Kristian Glass - Do I Smell Burning?

Mostly technical things

Python's 'Surprise' Imports

There was some code, it looked a bit like this:

1
2
3
from django.utils import timezone

start_date = timezone.datetime(2015, 1, 1)

Django recommends that you use, for example, django.utils.timezone.now to ensure you always get “the right now” (i.e. timezone-aware). So you might, as with the code example above, extrapolate that timezone.datetime(2015, 1, 1) will give you a timezone-aware “1st of January 2015” datetime object.

This is not what happens. You get a naïve datetime object. Why?

Hint: django.utils.timezone doesn’t provide datetime as part of its API.

So how does that code work, I hear you ask?

Line 9 of django/utils/timezone.py:

1
from datetime import datetime, timedelta, tzinfo

That’s it. django.utils.timezone.datetime is effectively just another binding for the vanilla datetime.datetime:

1
2
3
4
5
6
>>> from django.utils import timezone
>>> timezone.datetime
<type 'datetime.datetime'>
>>> import datetime
>>> timezone.datetime == datetime.datetime
True

This is useful behaviour if you’re looking to move your code around while providing compatibility support for old imports.

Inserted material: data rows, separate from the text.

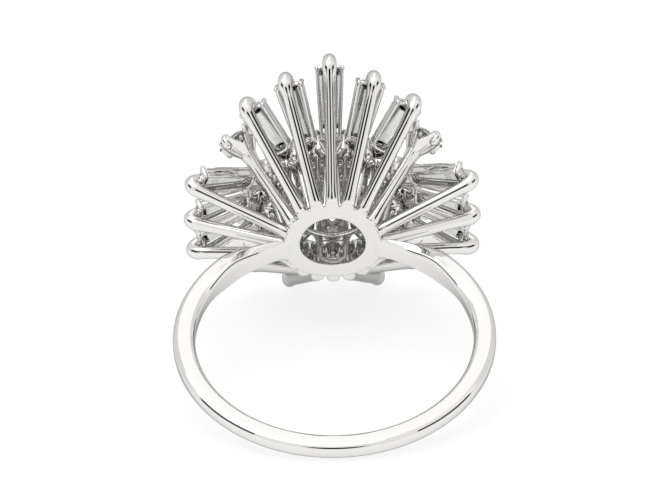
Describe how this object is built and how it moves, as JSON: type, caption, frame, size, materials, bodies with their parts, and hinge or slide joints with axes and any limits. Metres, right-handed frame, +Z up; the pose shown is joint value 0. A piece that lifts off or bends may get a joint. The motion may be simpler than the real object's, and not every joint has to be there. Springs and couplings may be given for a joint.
{
  "type": "marguerite ring",
  "caption": "Finger ring with a slim rounded shank and a daisy head of wire petals that hold tapered and round stones about a central brilliant, lying on its side.",
  "frame": {"origin": "on the surface that the ring lies on, under the middle of its box", "axes": "+Z up, +Y from the back of the shank towards the flower's face, +X across the hand; the finger hole's axis leans back from +Z by about 20 degrees"},
  "size_m": [0.0198, 0.0274, 0.0177],
  "materials": {
    "metal": "polished platinum",
    "diamond": "clear, polished facets"
  },
  "bodies": {
    "root": {"setting": "metal", "centre_stone": "diamond", "inner_stone_01": "diamond", "inner_stone_02": "diamond", "inner_stone_03": "diamond", "inner_stone_04": "diamond", "inner_stone_05": "diamond", "inner_stone_06": "diamond", "inner_stone_07": "diamond", "inner_stone_08": "diamond", "inner_stone_09": "diamond", "inner_stone_10": "diamond", "round_stone_1": "diamond", "round_stone_2": "diamond", "round_stone_3": "diamond", "round_stone_4": "diamond", "baguette_01": "diamond", "baguette_02": "diamond", "baguette_03": "diamond", "baguette_04": "diamond", "baguette_05": "diamond", "baguette_06": "diamond", "baguette_07": "diamond", "baguette_08": "diamond", "baguette_09": "diamond", "baguette_10": "diamond", "baguette_11": "diamond", "baguette_12": "diamond", "baguette_13": "diamond", "baguette_14": "diamond", "baguette_15": "diamond", "baguette_16": "diamond"}
  },
  "joints": []
}
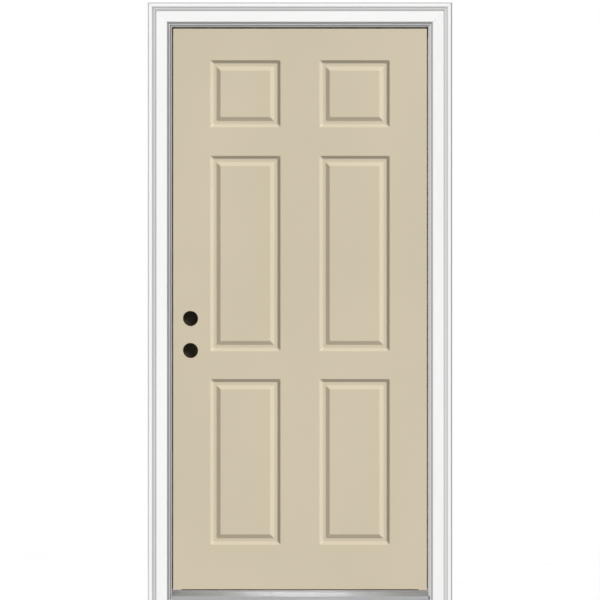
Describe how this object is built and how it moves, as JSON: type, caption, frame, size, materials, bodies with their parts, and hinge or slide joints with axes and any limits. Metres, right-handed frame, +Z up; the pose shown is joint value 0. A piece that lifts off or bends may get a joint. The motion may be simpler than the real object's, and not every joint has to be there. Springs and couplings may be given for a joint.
{
  "type": "panelled front door with frame",
  "caption": "Hinged steel entry door leaf with raised panels, hung in a white frame with mitred outer moulding, weatherstrips and sill, and bored for a latch and a deadbolt.",
  "frame": {"origin": "middle of the sill's underside, in the plane where the outer moulding's back meets the outside wall face", "axes": "+X to the right seen from outside, +Y into the house, +Z up; the hinges are at +X and the lock side at -X"},
  "size_m": [1.068, 0.1653, 2.0975],
  "materials": {
    "leaf_paint": "tan satin factory paint",
    "jamb_paint": "white primed and painted pine",
    "mould_paint": "white primed and painted pine",
    "seal_foam": "dark bronze foam-filled vinyl",
    "sill_composite": "grey wood-plastic composite",
    "mill_aluminium": "mill extrusion",
    "cap_composite": "clear lacquered hardwood",
    "zinc_steel": "zinc plated",
    "hinge_steel": "satin nickel plated",
    "pine": "raw finger-jointed pine",
    "bottom_composite": "raw composite rail",
    "core_foam": "rigid polyurethane foam",
    "black_plastic": "matt black",
    "sweep_vinyl": "black vinyl"
  },
  "bodies": {
    "frame": {"head_jamb": "jamb_paint", "strike_jamb": "jamb_paint", "hinge_jamb": "jamb_paint", "brickmould_head": "mould_paint", "brickmould_strike_side": "mould_paint", "brickmould_hinge_side": "mould_paint", "weatherstrip_head": "seal_foam", "weatherstrip_strike_side": "seal_foam", "weatherstrip_hinge_side": "seal_foam", "corner_pads": "seal_foam", "sill_base": "sill_composite", "sill_deck": "mill_aluminium", "head_screws": "zinc_steel", "sill_end_screws": "zinc_steel", "hinge_top_frame_leaf": "hinge_steel", "hinge_middle_frame_leaf": "hinge_steel", "hinge_bottom_frame_leaf": "hinge_steel", "hinge_top_pin": "hinge_steel", "hinge_middle_pin": "hinge_steel", "hinge_bottom_pin": "hinge_steel", "hinge_bearings": "hinge_steel", "hinge_frame_screws": "hinge_steel"},
    "door": {"skin_outside": "leaf_paint", "skin_inside": "leaf_paint", "lock_stile": "pine", "hinge_stile": "pine", "top_rail": "pine", "bottom_rail": "bottom_composite", "lock_block": "pine", "foam_core": "core_foam", "deadbolt_bore_cap": "black_plastic", "latch_bore_cap": "black_plastic", "door_sweep": "sweep_vinyl", "hinge_top_door_leaf": "hinge_steel", "hinge_middle_door_leaf": "hinge_steel", "hinge_bottom_door_leaf": "hinge_steel", "hinge_door_screws": "hinge_steel"},
    "sill_cap_strip": {"sill_cap": "cap_composite"},
    "cap_screw_1_body": {"cap_screw_1": "zinc_steel"},
    "cap_screw_2_body": {"cap_screw_2": "zinc_steel"},
    "cap_screw_3_body": {"cap_screw_3": "zinc_steel"},
    "cap_screw_4_body": {"cap_screw_4": "zinc_steel"}
  },
  "joints": [
    {"name": "door_swing", "type": "hinge", "parent": "frame", "child": "door", "pos_m": [0.4585, 0.125, 1.077], "axis": [0, 0, -1], "range_deg": [0, 170]},
    {"name": "sill_cap_lift", "type": "slide", "parent": "frame", "child": "sill_cap_strip", "axis": [0, 0, 1], "range_m": [-0.004, 0]},
    {"name": "cap_screw_1_turn", "type": "hinge", "parent": "sill_cap_strip", "child": "cap_screw_1_body", "pos_m": [-0.34275, 0.0885, 0.02], "axis": [0, 0, 1], "range_deg": [-580, 0]},
    {"name": "cap_screw_2_turn", "type": "hinge", "parent": "sill_cap_strip", "child": "cap_screw_2_body", "pos_m": [-0.11425, 0.0885, 0.02], "axis": [0, 0, 1], "range_deg": [-580, 0]},
    {"name": "cap_screw_3_turn", "type": "hinge", "parent": "sill_cap_strip", "child": "cap_screw_3_body", "pos_m": [0.11425, 0.0885, 0.02], "axis": [0, 0, 1], "range_deg": [-580, 0]},
    {"name": "cap_screw_4_turn", "type": "hinge", "parent": "sill_cap_strip", "child": "cap_screw_4_body", "pos_m": [0.34275, 0.0885, 0.02], "axis": [0, 0, 1], "range_deg": [-580, 0]}
  ],
  "couplings": [
    {"joint": "cap_screw_1_turn", "follows": "sill_cap_lift", "rad_per_m": 2513.3},
    {"joint": "cap_screw_2_turn", "follows": "sill_cap_lift", "rad_per_m": 2513.3},
    {"joint": "cap_screw_3_turn", "follows": "sill_cap_lift", "rad_per_m": 2513.3},
    {"joint": "cap_screw_4_turn", "follows": "sill_cap_lift", "rad_per_m": 2513.3}
  ]
}
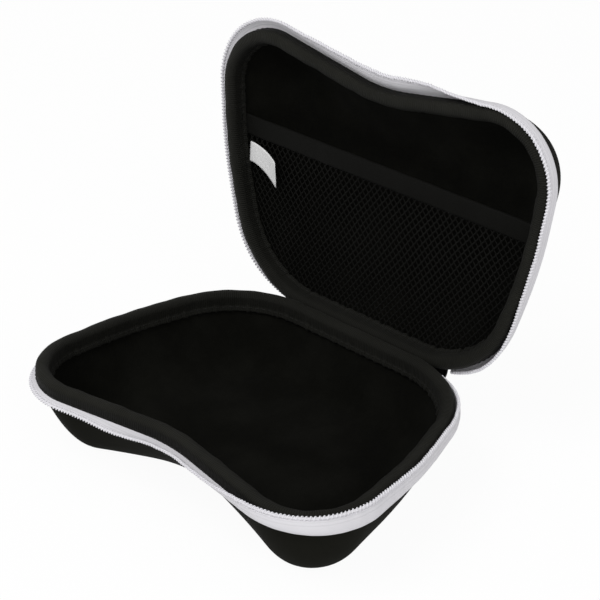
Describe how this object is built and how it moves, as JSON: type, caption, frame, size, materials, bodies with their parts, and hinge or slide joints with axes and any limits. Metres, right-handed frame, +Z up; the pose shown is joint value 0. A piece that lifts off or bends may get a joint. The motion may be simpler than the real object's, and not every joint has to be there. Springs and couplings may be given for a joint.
{
  "type": "controller carrying case",
  "caption": "Moulded game controller carrying case with two-lobed half shells, bound rims, a coil zip, a cloth hinge and a net pocket in the open lid",
  "frame": {"origin": "on the floor under the middle of the base's rim outline", "axes": "+X along the hinge, the longest way across the case; +Y towards the hinge; +Z up, with the base standing on its floor"},
  "size_m": [0.19, 0.1652, 0.1635],
  "materials": {
    "outer_skin": "smooth moulded foam with a tight knitted skin",
    "fleece": "short brushed nap",
    "binding": "ribbed woven tape",
    "zip_tape": "woven twill tape",
    "zip_coil": "nylon coil",
    "hinge_cloth": "woven cloth",
    "slider_metal": "black enamel",
    "net": "knitted net",
    "elastic": "ribbed elastic",
    "tag_cloth": "smooth satin tag"
  },
  "bodies": {
    "base": {"base_shell": "outer_skin", "base_lining": "fleece", "base_binding": "binding", "base_zip_tape": "zip_tape", "base_zip_coil": "zip_coil", "hinge_strip": "hinge_cloth", "zip_slider": "slider_metal"},
    "lid": {"lid_shell": "outer_skin", "lid_lining": "fleece", "lid_binding": "binding", "lid_zip_tape": "zip_tape", "lid_zip_coil": "zip_coil", "pocket_net": "net", "pocket_band": "elastic", "label_tag": "tag_cloth"},
    "pull": {"zip_pull": "slider_metal"}
  },
  "joints": [
    {"name": "lid_hinge", "type": "hinge", "parent": "base", "child": "lid", "pos_m": [0, 0.0596, 0.0353], "axis": [1, 0, 0], "range_deg": [-10, 94], "deforming": ["base_zip_tape", "base_zip_coil", "lid_zip_tape", "lid_zip_coil", "hinge_strip"]},
    {"name": "pull_swing", "type": "hinge", "parent": "base", "child": "pull", "pos_m": [-0.06153, 0.05895, 0.02408], "axis": [0.566, -0.7582, 0.3237], "range_deg": [-70, 70]}
  ]
}
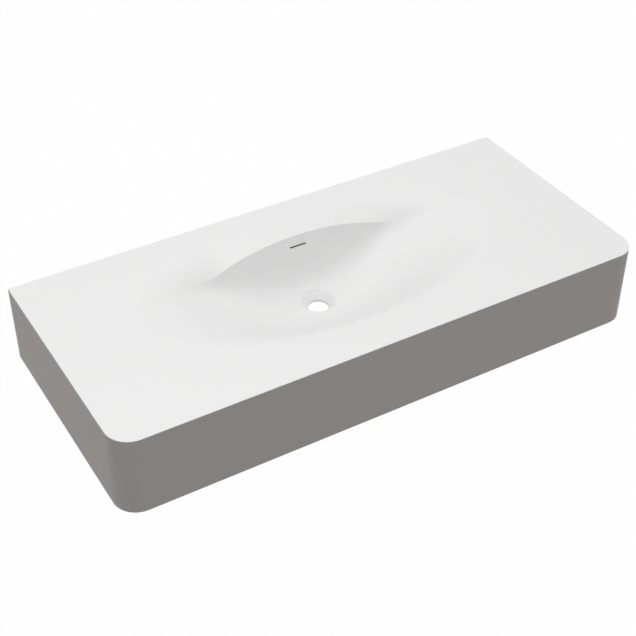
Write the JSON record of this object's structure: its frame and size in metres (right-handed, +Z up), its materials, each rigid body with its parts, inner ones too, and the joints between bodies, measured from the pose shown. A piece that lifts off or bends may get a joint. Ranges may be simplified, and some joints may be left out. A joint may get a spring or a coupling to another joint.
{
  "type": "washbasin",
  "caption": "Wall-hung rectangular washbasin: white deck with a soft hollowed bowl, overflow slot and open drain, taupe apron with rounded front corners, concealed wall brackets.",
  "frame": {"origin": "on the wall plane, at the middle of the rectangle of wall bolt holes in the two brackets", "axes": "+X to the right along the front as one faces the wall, +Y into the wall, +Z up"},
  "size_m": [1.2, 0.54, 0.18],
  "materials": {
    "white_solid_surface": "honed, warm white mineral composite",
    "taupe_solid_surface": "honed, taupe mineral composite",
    "gasket_rubber": "matt black",
    "strip_rubber": "matt black",
    "hopper_plastic": "moulded grey",
    "zinc_steel": "bright zinc",
    "bracket_steel": "light grey powder coat",
    "birch_ply": "sealed plywood",
    "insert_brass": "turned"
  },
  "bodies": {
    "root": {"basin_top": "white_solid_surface", "apron": "taupe_solid_surface", "drain_boss": "white_solid_surface", "overflow_pad": "white_solid_surface", "overflow_gasket": "gasket_rubber", "overflow_hopper": "hopper_plastic", "overflow_screws": "zinc_steel", "rear_rail": "birch_ply", "front_batten": "birch_ply", "left_batten": "birch_ply", "right_batten": "birch_ply", "left_corner_block": "white_solid_surface", "right_corner_block": "white_solid_surface", "left_rib": "birch_ply", "right_rib": "birch_ply", "left_arm_pad": "strip_rubber", "right_arm_pad": "strip_rubber", "left_bracket": "bracket_steel", "right_bracket": "bracket_steel", "rib_inserts": "insert_brass", "hold_down_screws": "zinc_steel", "hold_down_washers": "zinc_steel"}
  },
  "joints": []
}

This is not so useful behaviour when you suddenly find that, surprise, that thing you thought was a library feature turns out to be the stdlib in disguise.

Does this fall foul of “explicit is better than implicit”? It certainly gets me on the Principle of Least Astonishment; I understand why it happens, but it’s still surprising from a user’s perspective!

Incidentally, we found this when we added warnings.simplefilter("error") to our tests so that any generated warnings would cause test failure. You probably want to do that too.